Bukan berarti tidak suka atau tidak tertarik dengan pria–pria yang pernah berkenalan denganku. Banyak dari mereka yang masuk ke dalam kriteria pria idaman dan ada beberapa dari mereka yang berhasil membuat aku nyaman. Hanya saja aku tidak bisa, lantaran aku sudah berkomitmen untuk tidak akan menikah. Bagiku komitmen adalah komitmen. Komitmen itu sesuatu yang harus dijalankan dan harus ditepati tidak peduli seberapa susah untuk menjalankannya. Bukankah menikah itu adalah pilihan? Bukan paksaan demi menghasilkan keturunan, bukan sesuatu yang wajib demi adanya kawan ke kondangan atau demi menghindari pertanyaan, “Kapan menikah?”

Banyak orang yang menyayangkan keputusanku ini. Banyak yang menyarankan agar aku mencoba dengan orang yang baru, mana tahu bisa jatuh cinta dan jadi jodoh. Banyak orang yang bilang kalau aku pasti butuh laki-laki karena ada kalanya wanita tidak kuat sendiri, apalagi jika usia mereka semakin tua. Mereka berkata kerap kali wanita yang sudah menua butuh satu bahu untuk bersandar lantaran hidup dirasa semakin berat sementara kekuatan wanita itu sendiri semakin rapuh. Mereka bilang untuk itulah laki-laki diciptakan, agar saling melengkapi dengan wanita. Menurutku hal itu ada benarnya juga. Namun, bagaimana jika akhirnya salah memilih pria? Bisa jadi pria itu bukan tempat yang tepat untuk kita bersandar. Malah sebaliknya, orang yang akan selalu menyusahkan kita nantinya. Apalagi jika diperhatikan saat ini, sudah sangat sedikit laki-laki yang memang benar-benar baik dan pantas untuk menjadi seorang suami. Banyak dari mereka yang pada akhirnya gagal menjadi suami yang baik. Lantaran dibutakan oleh yang namanya harta, tahta juga wanita lain.

Bagi banyak orang, pemikiranku terlalu idealis namun aku hanya berusaha bersikap realistis. Menikah bukan saja perihal cinta namun juga dibangun atas dasar visi dan tujuan yang sama. Di atas semua itu aku benar-benar sangat mengasihi mendiang tunanganku yang gagal menjadi suamiku. Aku memang sudah berkomitmen untuk sendiri selamanya. Komitmen itu kuucapkan di depan pusaranya setelahnya pemakamannya usai.
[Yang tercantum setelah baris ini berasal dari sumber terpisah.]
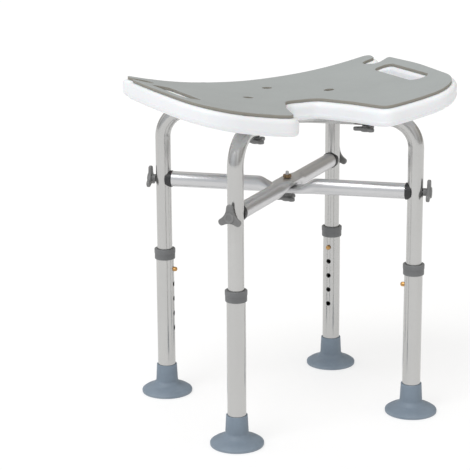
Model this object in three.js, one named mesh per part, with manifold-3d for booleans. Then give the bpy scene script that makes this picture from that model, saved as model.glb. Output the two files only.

“Kapan menikah?" Pertanyaan ini dulunya kerap kali menjadi suatu momok yang menyebalkan bagiku. Menyebalkan karena aku terlalu lelah untuk menjawab panjang lebar pertanyaan semua orang. Pasalnya, semua kelompok usia tak peduli laki-laki ataupun perempuan selalu menanyakan hal itu padaku. Baik itu keluarga dekatku ataupun orang yang baru kenal denganku. Menyebalkan karena mereka juga selalu berpikiran menikah itu kewajiban dan keharusan. Suatu agenda wajib bagi orang-orang yang sudah menginjak usia sekitar 25 tahun.

Kini usiaku sudah 35 tahun, sudah sangat sedikit yang menanyakan, “Kapan menikah?” padaku. Aku tahu mereka segan lantaran tidak ingin membuatku tersinggung dan sedih. Namun sejatinya, mereka tidak tahu bahwa itu memang pilihanku yang sudah kutekadkan sejak dulu.

Sejak aku meninggalkan makam tunanganku, aku bertekad hidup sendiri karena aku percaya dari kejauhan sana dia selalu menemani aku. Sejak kepergiannya aku tidak pernah merasa sendiri karena aku selalu merasa dia ada di sampingku dan menemaniku sepanjang saat. Sampai saat ini, aku tidak butuh sosok laki-laki manapun untuk menggantikan dia. Menikah itu pilihan, bukan kewajiban!

Jangan mau terkecoh dengan pertanyaan “kapan". Jangan mau terburu-buru atau salah pilih demi menjawab pertanyaan “kapan”. Karena pada akhirnya yang akan menjalaninya adalah kamu sendiri.